OPINION: Plenty to do in New York without spending a lot
Published: July 19, 2009
On a travel Web site, a woman asked what she could do in New York without spending lots of money.
The answer: plenty. Responses agreed with my position. Although you can, you don’t need to spend lots to enjoy New York. Here are a few ideas:
The Staten Island Ferry is free. Take the subway down to South Ferry and hop aboard. The ride offers great views of the downtown skyline and the Statue of Liberty. If you time it right, you can ride across in late afternoon and return to Manhattan viewing lights in the big buildings.
Here’s another great deal. Walking the Brooklyn Bridge is free, offering one of the great views anywhere.
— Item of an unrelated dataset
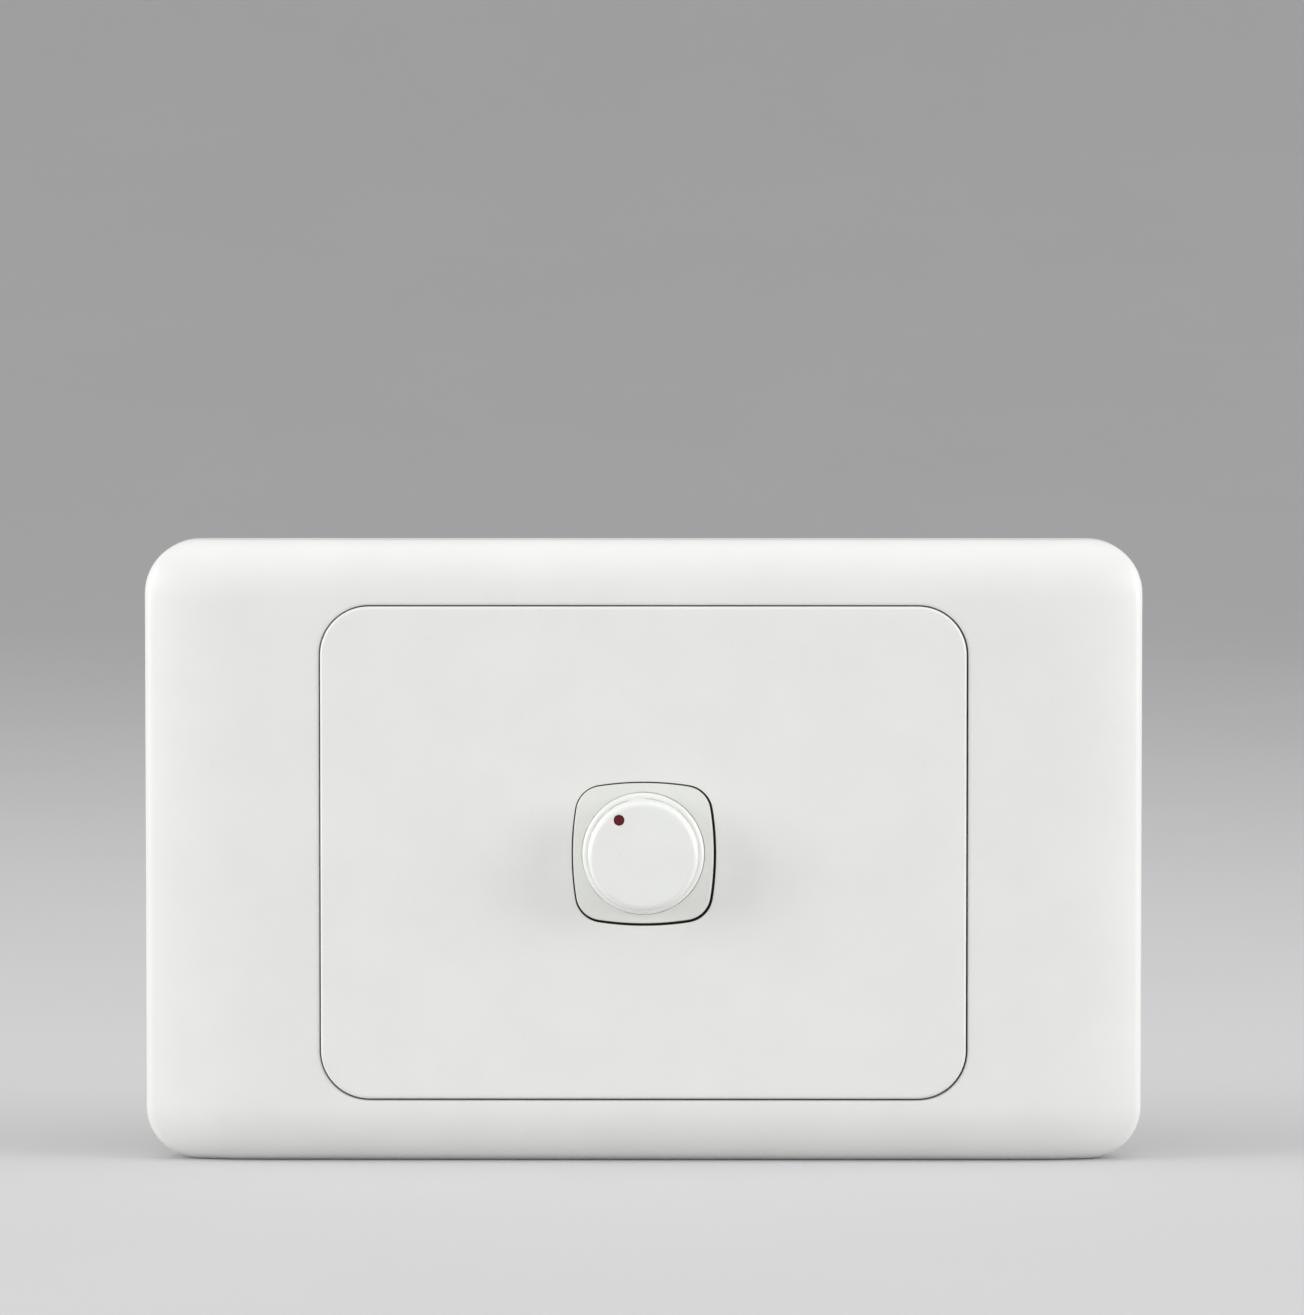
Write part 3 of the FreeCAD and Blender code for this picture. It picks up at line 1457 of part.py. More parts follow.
def make_terminal(label, place):
    """A brass terminal block with the wire's bore, a screw hole and a leg to the board."""
    body = new_body(label)
    x = d.terminal_pitch * place
    block = level(body, "block", terminal_mouth())
    rectangle(block, d.terminal_width, d.terminal_height, x, -terminal_drop())
    add(body, block, d.terminal_depth)
    leg = level(body, "leg", terminal_mouth() + d.terminal_depth)
    rectangle(leg, d.terminal_width / 2, d.terminal_leg, x, -terminal_drop())
    add(body, leg, board_rear() - terminal_mouth() - d.terminal_depth)
    bore = level(body, "bore", terminal_mouth())
    circle(bore, d.terminal_bore, x, -terminal_drop())
    take(body, bore, d.terminal_depth - d.terminal_seat)
    edge = terminal_drop() + d.terminal_height / 2
    hole = sketch_on(body, "XZ_Plane", "screw_hole", 0, edge)
    circle(hole, d.terminal_screw + d.seat_play, x, terminal_mouth() + d.terminal_depth / 2)
    take(body, hole, -d.terminal_height / 2)
    return body


def make_terminal_screws():
    """Three slotted grub screws, backed out clear of the wires' bores."""
    body = new_body("terminal_screws")
    inner = terminal_drop() + d.terminal_bore + d.running_gap
    outer = module_height() / 2 - d.case_wall - d.running_gap * 2
    height = terminal_mouth() + d.terminal_depth / 2
    shanks = sketch_on(body, "XZ_Plane", "shanks", 0, inner)
    for place in (-1, 0, 1):
        circle(shanks, d.terminal_screw, d.terminal_pitch * place, height)
    add(body, shanks, outer - inner)
    slots = sketch_on(body, "XZ_Plane", "slots", 0, outer)
    for place in (-1, 0, 1):
        rectangle(slots, d.terminal_screw * 2, d.slot_width, d.terminal_pitch * place, height)
    take(body, slots, -d.slot_width)
    return body


def make_case_screws():
    """Two self-tapping screws from the back of the case into the posts."""
    body = new_body("case_screws")
    seat = -d.module_rear
    tip = bezel_back() - d.post_reach + d.screw_bite
    for side in (-1, 1):
        profile = upright(body, "screw_profile", post_x() * side, post_y() * side)
        polygon(profile, [
            (0, seat - d.screw_cap),
            (d.screw_head, seat - d.screw_cap),
            (d.screw_head, seat),
            (d.case_screw, seat),
            (d.case_screw, tip),
            (0, tip),
        ])
        turn(body, profile)
    slot = level(body, "slot", seat - d.screw_cap)
    for side in (-1, 1):
        rectangle(slot, d.screw_head * 2, d.slot_width, post_x() * side, post_y() * side)
    take(body, slot, d.screw_cap / 2)
    return body


MAKERS = [
    make_surround, make_grid_plate, make_fixing_screws,
    make_module_bezel, make_module_case, make_case_screws,
    make_knob, make_indicator_dot, make_knob_clip, make_pot_shaft,
    make_pot_bushing, make_pot_washer, make_pot_nut, make_pot_can,
    make_track_wafer, make_pot_terminals, make_wiper_rotor, make_wiper_brush,
    make_switch_case, make_fixed_contacts, make_switch_plunger, make_moving_contact,
    make_return_spring, make_circuit_board, make_heat_sink, make_triac, make_triac_screw,
    make_choke_core, make_choke_winding, make_film_capacitor, make_timing_capacitor,
    make_fuse, make_diac, make_resistors, make_terminal_screws,
]

TERMINALS = [("terminal_line", -1), ("terminal_loop", 0), ("terminal_load", 1)]


def check(bodies):
    """Stop if any object failed to compute or any sub-part is empty or invalid."""
    failed = [item.Name for item in doc.Objects if "Invalid" in item.State or "Error" in item.State]
    if failed:
        raise RuntimeError("failed to compute: " + ", ".join(failed))
    for body in bodies:
        if body.Shape.isNull() or not body.Shape.isValid() or not body.Shape.Solids:
            raise RuntimeError("not a valid solid: " + body.Label)


parts = [make() for make in MAKERS]
parts += [make_terminal(label, place) for label, place in TERMINALS]
doc.recompute()
check(parts)
os.makedirs("parts", exist_ok=True)
for part in parts:
    part.Shape.exportStep(f"parts/{part.Label}.step")
    print(f"{part.Label}: {len(part.Shape.Solids)} solids, {part.Shape.Volume:.1f} mm3")
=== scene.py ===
"""A rotary dimmer on its wall plate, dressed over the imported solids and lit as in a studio."""

import json
import math

import bmesh
import bpy
import numpy as np
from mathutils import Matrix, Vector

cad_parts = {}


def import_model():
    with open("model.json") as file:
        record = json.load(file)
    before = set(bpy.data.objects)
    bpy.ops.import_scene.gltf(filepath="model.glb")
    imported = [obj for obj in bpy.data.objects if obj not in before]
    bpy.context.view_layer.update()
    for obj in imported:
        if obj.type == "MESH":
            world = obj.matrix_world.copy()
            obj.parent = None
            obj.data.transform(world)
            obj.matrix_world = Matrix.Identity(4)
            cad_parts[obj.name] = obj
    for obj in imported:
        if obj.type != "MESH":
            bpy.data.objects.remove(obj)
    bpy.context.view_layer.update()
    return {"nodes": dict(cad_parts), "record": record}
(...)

You look one way out onto the harbor with Lady Liberty looking back at you, or turn and get a great view of the New York skyline.
You might as well ride the subway over to the Brooklyn Borough Hall neighborhood and walk in Brooklyn Heights, a very nice neighborhood (where Cher lived in “Moonstruck”) until you reach the Brooklyn Heights Promenade.
The Promenade runs several blocks along the waterfront with possibly the greatest of all views of Manhattan across the East River. It is on a bluff, so you have an unobstructed view of the skyline with the Brooklyn Bridge to your right. Then you can go down and walk the bridge and visit the City Hall area where you reach land again.
After 7 a.m. for a few hours, you can join the crowd outside the Today Show studio. This is free, too, and sometimes you see stars. Unless the weather really is bad, the regulars do some segments outside.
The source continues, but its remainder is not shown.